As shown in diagram 3, the server responds with a list of IP addresses for all cluster nodes running the Witness Service Protocol. The protocol allows for returning both IPv4 and IPv6 addresses.


The client receives this information and registers a notification with one of the cluster nodes other than Node A, with which it is already connected to consume data via SMB 3.0. The idea is that the cluster nodes will be running a cluster quorum protocol, whatever it is, and hence the cluster nodes B, C, D (in this example) will notice if and when node A becomes unavailable. This is shown in Diagram 4.


Now imagine that node A becomes unavailable for some reason as shown in Diagram 5. The exact reason is immaterial.

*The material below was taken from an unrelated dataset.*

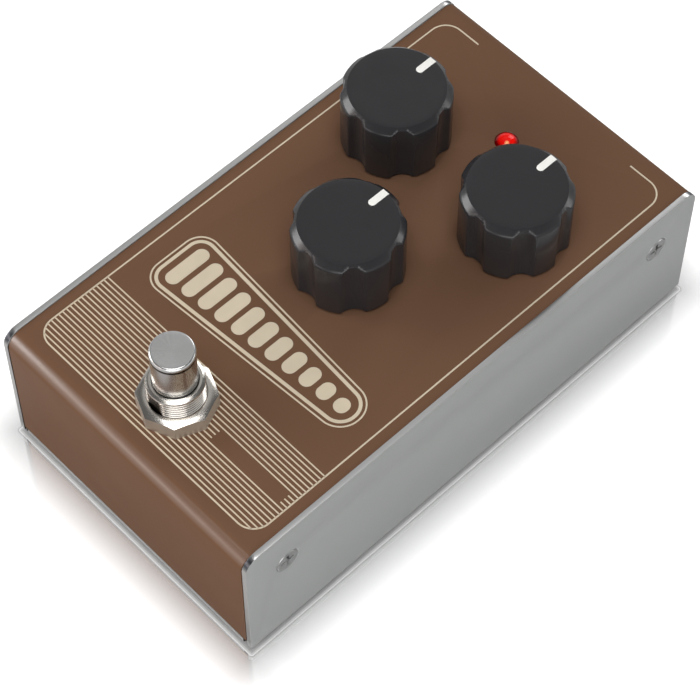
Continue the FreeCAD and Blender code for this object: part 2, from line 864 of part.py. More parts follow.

It could be a power failure or network failure or a system crash or some other reason.


Node B (and also C and D) notice that node A is unavailable via the cluster quorum protocol running within the cluster. Node B (in this example) issues an RPC callback to the client notifying it that Node A is unavailable.


The client then performs an SMB Session Setup, Tree Connect etc to any one of the other remaining nodes. In Diagram 7 in this example, the client connected to Node C.


Note that the “client” can itself be another server e.g. the client could be a SQL server or an IIS server.